Ostrog Monastery www.manastirostrog.com
This beautiful 17th-century monastery of the Serbian Orthodox Church is uniquely built into the near vertical cliffside. Besides the monastery, there are several churches as part of this unique complex. Its founder, St. Ostrog. Is buried here in one of the churches and many pilgrims come here to sit near his burial site and pray for guidance and help, saying miracles have happened. On my visit, you can see great Renaissance architecture and magnificent frescos. The monastery is situated 31 miles from Podgorica, the Capital, and 9+ miles from Niksic, the second-largest city in the country. Niksic is on the old road to Budva and has a cute main square and the bridge Carev (also called the Tsar’s Bridge) built in 1896. The bridge is no longer used but is a protected landmark due to its long length.
Lovcen National Park www.nparkovi.me
Lovcen is a national park in Cetinje (www.cetinje.com), the former Capital of the country. This national gem of Montenegro is known for its stunning view of the forests and mountains from the mountaintop that is the home of the Mausoleum of Petar II Petrovic Negros. Petar II was a bishop and a historic leader of Montenegro; he was a poet and philosopher as well. There is a good path to hike to the top to get great views of the lake below. It is only a few dollars to enter. Notably, you can get tickets online through www.viator.com Notably, it is the inspiration for the name Montenegro which means Black Mountain.
Ulcinj is the oldest town in Montenegro dating back to the 5th century and has a long line of occupants including the Romans in 153 BC, the Byzantines, Venetians, and Ottomans. Its Old Town is a UNESCO site. The town currently has a population of close to 11k, the majority being Albanian and this is the southernmost town in the country. There are many myths about the town that also attracted pirates many years ago. Long Beach and Lake Sas are also favorites of visiting tourists. The town is also home to the historic Ulcinj Castle. Given the large Albanian population, there are reportedly 26 mosques in and around this part of the country. Their beaches are mighty popular too!

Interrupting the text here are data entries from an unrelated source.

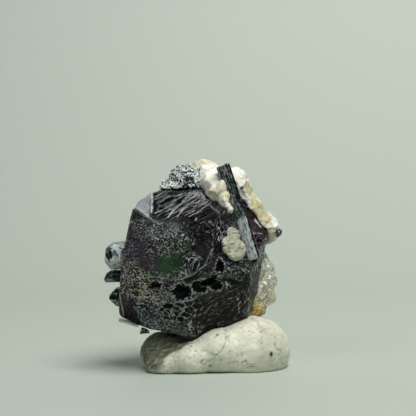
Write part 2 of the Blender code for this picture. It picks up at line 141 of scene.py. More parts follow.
def makeCamera(s):
    data = bpy.data.cameras.new("camera")
    data.lens = s["lens"]
    data.sensor_width = s["sensor"]
    data.clip_start = 0.01
    camera = putInScene("camera", data)
    down, roll = math.radians(s["lookDown"]), math.radians(s["roll"])
    forward = Vector((0, math.cos(down), -math.sin(down)))
    level, upright = Vector((1, 0, 0)), Vector((0, math.sin(down), math.cos(down)))
    right = level * math.cos(roll) - upright * math.sin(roll)
    up = upright * math.cos(roll) + level * math.sin(roll)
    distance = s["pictureWidth"] * s["mmPerPixel"] * s["lens"] / s["sensor"]
    place = Matrix((right, up, -forward)).transposed().to_4x4()
    place.translation = (Vector(s["aim"]) - forward * distance) * mm
    camera.matrix_world = place
    scene.camera = camera


makeCamera(cameraSettings)

# A pale floor that curves up into the backdrop, a large soft key light high on the right, and a weak one on the left.
studio = {
    "backdropColour": "b3bcb4",
    "floorFront": -2500,
    "floorBack": 170,
    "curveRadius": 200,
    "curveSteps": 32,
    "backdropHeight": 900,
    "halfWidth": 2500,
    "worldColour": "e4ebe4",
    "worldStrength": 0.03,
    "lights": {
        "key": {"place": (160, -230, 610), "aim": (0, 0, 25), "size": 400, "watts": 4.6, "spread": 180,
                "colour": "fffef8"},
        "left": {"place": (-380, -380, 420), "aim": (0, 0, 25), "size": 300, "watts": 0.50, "spread": 180,
                 "colour": "eef4ff"},
        "backdrop": {"place": (160, 60, 560), "aim": (60, 370, 120), "size": 300, "watts": 0.38, "spread": 100,
                     "colour": "fbfff9"},
    },
}


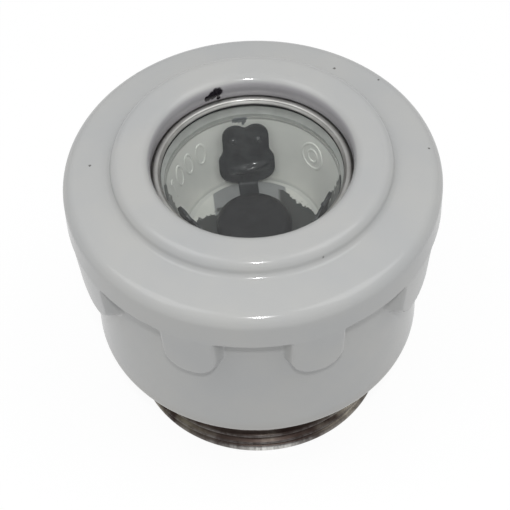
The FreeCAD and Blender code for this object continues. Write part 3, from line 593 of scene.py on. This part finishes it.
def cap_rows():
    """The cap's section from the cavity's mouth round the outside to the mouth of the bore and down it.

    Each row is (radius, height, whether lugs can push it out).
    """
    slope = math.radians(FLANGE_SLOPE)
    rim_height = FLANGE_RIM - FLANGE_ROUND * (1 / math.cos(slope) - math.tan(slope))
    root_line = FLANGE_RIM + (FLANGE_RADIUS - CROWN_RADIUS) * math.tan(slope)
    root_height = root_line + CROWN_ROOT_ROUND * (1 / math.cos(slope) - math.tan(slope))
    shoulder_height = max(CROWN_TOP - CROWN_ROUND, root_height)
    rows = [(CAVITY_RADIUS, BODY_BOTTOM)]
    rows += between(rows[-1], (BODY_RADIUS - BODY_ROUND, BODY_BOTTOM), 3)
    rows += arc(BODY_RADIUS - BODY_ROUND, BODY_BOTTOM + BODY_ROUND, BODY_ROUND, -90, 0, 10)
    low = LUG_BOTTOM - LUG_EDGE
    rows += between(rows[-1], (BODY_RADIUS, low), 10)
    lug_top = LUG_BOTTOM + LUG_ROUND + LUG_TOP_MARGIN
    band_low = FLANGE_BOTTOM - EDGE_BAND
    heights = []
    band_high = FLANGE_BOTTOM + EDGE_BAND
    for start, end, steps in ((low, lug_top, 30), (lug_top, band_low, 8), (band_low, band_high, 16)):
        heights += [mix(start, end, step / steps) for step in range(steps)]
    rows += [(None, height) for height in heights]
    rows += [(FLANGE_RADIUS, FLANGE_BOTTOM + 2 * FACE_MARGIN), (FLANGE_RADIUS, rim_height - FACE_MARGIN)]
    rows += arc(FLANGE_RADIUS - FLANGE_ROUND, rim_height, FLANGE_ROUND, 0, 90 - FLANGE_SLOPE, 12)
    root = arc(CROWN_RADIUS + CROWN_ROOT_ROUND, root_height, CROWN_ROOT_ROUND, 270 - FLANGE_SLOPE, 180, 8)
    rows += between(rows[-1], root[0], 6)
    rows += root
    rows += arc(CROWN_RADIUS - CROWN_ROUND, shoulder_height, CROWN_ROUND, 0, 90, 10)[1:]
    mouth = arc(BORE_RADIUS + MOUTH_ROUND, CROWN_TOP - MOUTH_ROUND, MOUTH_ROUND, 90, 180, 10)
    rows += between(rows[-1], mouth[0], 4)
    rows += mouth
    rows += [
        (BORE_RADIUS, RING_HIGH.z),
        (BORE_RADIUS, RIM_TOP + 2.5 * SEAM),
        (RING_HIGH.x + SEAM, RIM_TOP + SEAM),
        (RING_HIGH.x + SEAM, RING_LOW.z),
        (BORE_RADIUS, RING_LOW.z),
        (BORE_RADIUS, LEDGE),
        (BOWL_HOLE_TOP, LEDGE),
        (BOWL_HOLE_BOTTOM, WEB_TOP),
        (BUSH_HOLE, WEB_TOP),
        (BUSH_HOLE, WEB_BOTTOM),
        (CAVITY_RADIUS, WEB_BOTTOM),
    ]
    return rows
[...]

Tivat is the smallest town in Montenegro in terms of area and has a population of just under 10k. Notably, it is a pretty seaside area and quite popular and only became a town in the Middle Ages. The town at one time had a navy base that is now a superyacht marina and resort called Porto Montenegro. Tivat also has one of the 2 international airports in the country, making this a popular destination. So if you have a love of nautical tourism, this is the place to go.
Herceg Novi, Montenegro
Located at the foot of Mount Orjen, Herceg Novi is another cute historic coastal town on the Bay of Kotor. I stayed here in the “Town of 100,001 steps” for a week as my base, as I explored other towns, monasteries, and parks in Montenegro. The King of Bosnia founded the town as a fortress in 1392 and it too has a similar history with various conquerors like the Kingdom of Venice, Ottomans, etc. It has a quaint Old Town and Bella Vista Square to explore, but be prepared since it does have many stairs so be prepared to walk a bit. It is lovely with the mountains in the background.
Sveti Stefan is a cute island town on the Adriatic, less than 4 miles southeast of Budva, and it’s known for its pink sand beaches. The population is under 1,000, but it looks so beautiful. Sveti Stefan too was founded many years ago including the Venetians, etc. But it did have a popular hotel years ago that attracted people like Orsen Welles, Elizabeth Taylor, Sophia Loren, etc. This may be a place to check out if you have some time remaining in Montenegro,
Have a great time in Montenegro. Notably, they do have some wintertime areas with winter sports, hiking, etc. but I will leave that for another trip.
Activities and Guided Tours in Montenegro
How to get to Montenegro:
You can get to this country by plane, train, bus, etc. Many foreigners come to either of the international airports in the country, or some go through Dubrovnik Airport in Croatia given more airlines are flying into that country. Based on my observations, the roads in the countryside and/or mountains may be a little more challenging, but I did get around quite easily, and I did have a driver most of the time.
- Tivat Airport (Code TIV) – this airport is located closer to the coastal towns/regions, being in Tivat. “The Gate of the Adriatic” www.montenegroairports.com/tivat
- Podgorica Airport (Code TGD) – this airport is near the country’s capital Podgorica in Golubovci www.montenegroairports.com/podgorica
- Dubrovnik Airport (Code DBV) – this international airport is just over the border in Croatia. www.airport-dubrovnik.hr
Best Time To Visit Montenegro
The cool thing about Montenegro is there are activities year round for adventure lovers. However, the perfect time to visit to enjoy the waters of the Bay of Kotor, nightlife of Budva, and hiking in the best weather is definitely the summer. I went in May on the shoulder season, which I found perfect in terms of weather and it is way less crowded. In terms of shoulder season I would go between end of April to end of June or September and October. Plus, if you go in October you may see some fall colors.
Is Montenegro Safe?
Traveling solo to Montenegro I felt totally safe. I stayed a majority of the time in Herceg Novi, Montenegro. Plus, I stayed with other digital nomads in a coliving space so I almost always had someone to do something with. However, when I walked around the streets of Budva, Kotor, and Perast, Montenegro I felt safe.
Of course petty theft is possible just like in any country, but be aware of your things and don’t walking around flashing your money. I found people to be very nice and it was not something I was concerned with much. The only place I was warned about being a little more sketchy was the capital city. However, everywhere I went at night or during the day I felt safe.
Is Montenegro Expensive?
Montenegro is actually quite inexpensive as compared to their neighbor to the north Croatia. Here are some general costs to be aware of during your trip to Montenegro. For a decent breakfast it will run you about $4 USD , lunch will be around $7 USD , and dinner will cost around $10 USD. There is a tipping etiquette of around 10 percent.